Market sentiment has seen a dramatic shift since Tuesday with the S&P 500 Index (.SPX) sliding 3.6% over the past two days (excluding Friday). We are at three-month lows on renewed concerns about the fiscal cliff, European woes, and even talk of a potential US recession depending on how Washington deals with the issue into year end.
The CBOE Volatility Index (VIX) closed at multi-month highs of 19.08 Wednesday, and while it slid a bit on Thursday, we are still looking at general volatility levels well above what we were looking at two months ago. The total ratio of puts to call traded across all the exchanges rose to 1.08 Wednesday and remained high at 1.15 yesterday (excluding ex-dividend trading activity), which are also multi-month highs.
Shares of Apple (AAPL) have slid 20% from their $700 handle highs, having a psychological impact on retail traders who have enjoyed a very profitable ride from the $570 range this summer. In addition, large blocks of puts traded in some of the exchange-traded funds reflect the bearish underlying sentiment as well.
The largest block of options to trade Thursday was in the iShares Emerging Markets Fund (EEM). Shares are ticking a bit higher this morning, up $0.10 to $41.02, and the big trade in the ETF was a 104,000-contract block of November 40.5 puts for $0.38 per contract. An investor bought the block, according to a source on the exchange floor. The trade represents the largest single block of options traded across the exchanges in weeks. Today's open interest numbers indicate the hefty premium purchase is an opening or new position. November 40.5 puts on EEM are 1.3% out-of-the-money and expiring at the end of next week.
A second big print Thursday surfaced in the SPDR Financial Fund (XLF). Shares are up $0.02 to $15.50 and 96,500 January 15 puts traded on the ETF for $0.38 per contract, electronically on ISE. Data from ISE is reporting a customer bought the puts and today's open interest numbers confirm that a new position was opened. The contract is 3.2% out-of-the-money and expiring in 10 weeks.

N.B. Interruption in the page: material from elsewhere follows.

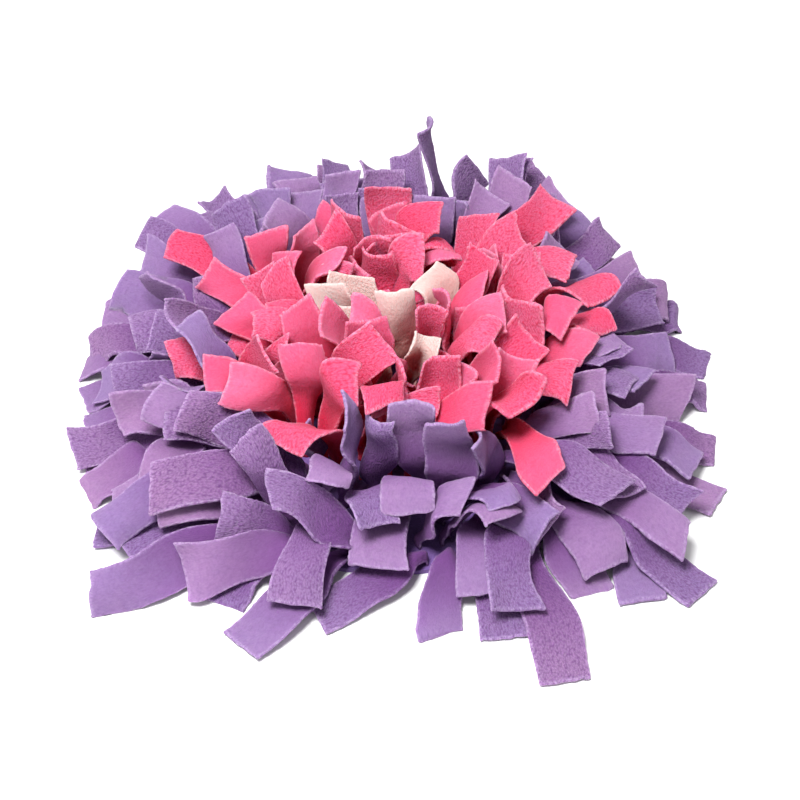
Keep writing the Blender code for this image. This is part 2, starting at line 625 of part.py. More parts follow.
def frame_quads(outer, inner, places):
    """Four quads between a cell's corners and a strip's root, both as indices, turned to match."""
    middle = sum(places[k] for k in inner) / 4
    inner = sorted(inner, key=lambda k: math.atan2(places[k][1] - middle[1], places[k][0] - middle[0]))
    outer = sorted(outer, key=lambda k: math.atan2(places[k][1] - middle[1], places[k][0] - middle[0]))
    turns = [inner[k:] + inner[:k] for k in range(4)]
    best = min(turns, key=lambda turn: sum(math.dist(places[a], places[b]) for a, b in zip(outer, turn)))
    return [(outer[k], outer[(k + 1) % 4], best[(k + 1) % 4], best[k]) for k in range(4)]


def add_ring(row, laid, material):
    """The band of one ring of knots with its strips, as one closed mesh."""
    count = ROWS[row].knots
    radius = FIRST_RADIUS + row * RING_PITCH
    reach = ((radius + BAND_HALF, BAND_BOTTOM), (radius + BAND_HALF, BAND_TOP),
             ((radius - BAND_HALF) / math.cos(math.pi / count), BAND_TOP),
             ((radius - BAND_HALF) / math.cos(math.pi / count), BAND_BOTTOM))
    places, faces = [], []
    for order, knot in enumerate(knots_of(row)):
        edge = knot.angle - math.pi / count
        places += [np.array([r * math.cos(edge), r * math.sin(edge), z]) for r, z in reach]
    shape_at = {knot.order: (knot, shape) for knot, shape in laid if knot.row == row}
    for order in range(count):
        here, there = 4 * order, 4 * ((order + 1) % count)
        faces += [(here + a, there + a, there + b, here + b) for a, b in ((0, 1), (2, 3), (3, 0))]
        cell = [here + 1, there + 1, there + 2, here + 2]
        if order not in shape_at:
            faces.append(cell)
            continue
        start = len(places)
        places += list(strip_corners(*shape_at[order]).reshape(-1, 3))
        faces += frame_quads(cell, [start + k for k in range(4)], places)
        faces += [tuple(start + k for k in triangle) for triangle in FLAT_TRIANGLES]
    mesh = bpy.data.meshes.new(ROWS[row].name)
    mesh.from_pydata([tuple(place) for place in places], [], faces)
    shell = bmesh.new()
    shell.from_mesh(mesh)
    bmesh.ops.recalc_face_normals(shell, faces=shell.faces)
    shell.to_mesh(mesh)
    shell.free()
    mesh.materials.append(material)
    ring = bpy.data.objects.new("ring_" + ROWS[row].name, mesh)
    bpy.context.scene.collection.objects.link(ring)


def add_base():
    """The round felt base that the knots are tied through."""
    mesh = bpy.data.meshes.new("base_mat")
    disc = bmesh.new()
    bmesh.ops.create_cone(disc, cap_ends=True, segments=BASE_SIDES, radius1=BASE_RADIUS,
                          radius2=BASE_RADIUS, depth=BASE_THICK)
    disc.to_mesh(mesh)
    disc.free()
    mesh.shade_smooth()
    mesh.set_sharp_from_angle(angle=math.radians(40))
    mesh.materials.append(felt())
    base = bpy.data.objects.new("base_mat", mesh)
    base.location.z = BASE_THICK / 2
    bpy.context.scene.collection.objects.link(base)


def main():
    for old in list(bpy.data.objects):
        bpy.data.objects.remove(old)
    add_base()
    materials = {colour: fleece(colour) for colour in COLOURS}
    laid = lay_strips()
    for row, ring in enumerate(ROWS):
        add_ring(row, laid, materials[ring.colour])


main()
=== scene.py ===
"""A snuffle mat: soft fleece strips in rings on a round felt base, laid as the solids are."""

import math
import random
from collections import namedtuple

import bpy
import numpy as np
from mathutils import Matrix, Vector
from mathutils.bvhtree import BVHTree


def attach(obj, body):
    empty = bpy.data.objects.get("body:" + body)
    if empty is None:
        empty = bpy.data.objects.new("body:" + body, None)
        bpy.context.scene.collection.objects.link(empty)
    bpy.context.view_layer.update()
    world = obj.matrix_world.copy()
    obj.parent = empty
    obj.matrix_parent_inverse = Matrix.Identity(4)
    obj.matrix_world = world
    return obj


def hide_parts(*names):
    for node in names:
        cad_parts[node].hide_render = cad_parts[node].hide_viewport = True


SEED = 5
MM = 0.001

# Base and bands, in metres
BASE_RADIUS = 0.159
BASE_THICK = 0.003
AIR = 0.0003  # between two pieces that lie on each other
BAND_BOTTOM = BASE_THICK + AIR
BAND_TOP = BAND_BOTTOM + 0.004
FIRST_RADIUS = 0.0125
RING_PITCH = 0.0139

# Strips, in metres
STRIP_WIDTH = 0.028
STRIP_THICK = 0.0016
ROOT_WIDTH = 0.0085  # where a strip is gathered in its knot
ROOT_THICK = 0.0045
SHORT_LENGTH = (40, 74)  # in millimetres, for a knot with little room
SHORTEST = 0.050
SHORTEST_OF_ALL = 0.035
LONGEST = 0.118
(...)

While the softening of VIX in the face of a down market may be taken as a sign that panic is not in the mix, I don't believe that decline tells the entire story, since the volatility buildup into the election will take some time to unwind, I am focusing more on the large blocks of puts in the ETF market as a sign of concern and/or hedging activity among some big "smart money" players. In addition, the total put-to-call ratio is spiking to multi-month highs, suggesting the recent market down turn has indeed triggered a dramatic shift in investor sentiment.
With only 52 days until year end, and SPX up more than $100 points (7%) on the year, I think we will see more aggressive hedging to lock in a decent year among investment managers. While basic hedging is actually a positive for the market (those who hedge don't need to sell their shares into a decline!), I would still expect a few more 2% to 4% down days this month, with a nervous sideways trading into early December as all eyes focus on Washington and the 'cliff'.